The Prince Regent, after all, who sort of forced her to dedicate Emma to him.
You know, he'd come across her and had a set in every palace, as it were.
Lots of people didn't know her name, didn't know who she was.
But they knew the product because, of course, Pride and Prejudice would say, buy the author of Sense and Sensibility on the cover.
So you knew that there was a single author.
But I think also in the question, unless I've got it wrong, there was a sort of almost an implicit second question at the beginning.
How much context do we need to know?
Which I'd like to address because I have a very quick answer to it.
I think one of the sort of slightly miraculous things about Jane Austen is that you don't really need to find out about the times to understand the conventions that are at play.

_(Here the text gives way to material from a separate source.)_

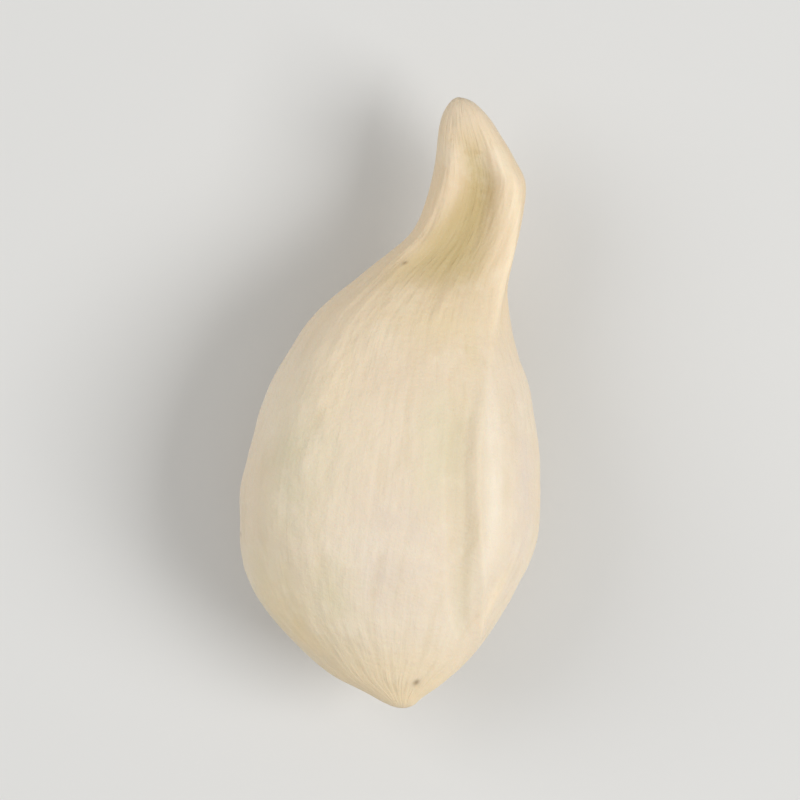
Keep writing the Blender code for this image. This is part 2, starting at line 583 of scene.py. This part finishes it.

That's a really magic thing about her, I think.
I will quote that from now on.
You're totally right.
That totally sums it up.
And that's one of the reasons that Jane Austen carries on being so translatable, so re-readable.
You mentioned Mansfield Park, Lizzie.
Think about, you know, one aspect of the wartime stuff, which is about how Fanny's brother, William, can possibly, given his low origins, climb up the lower ranks of naval officers.
And it's all through sort of patronage and somebody having a word with somebody else.
And it's very important to the plot of Mansfield Park because Henry Crawford tries to win Fanny over by getting his uncle to help advance William Price's career.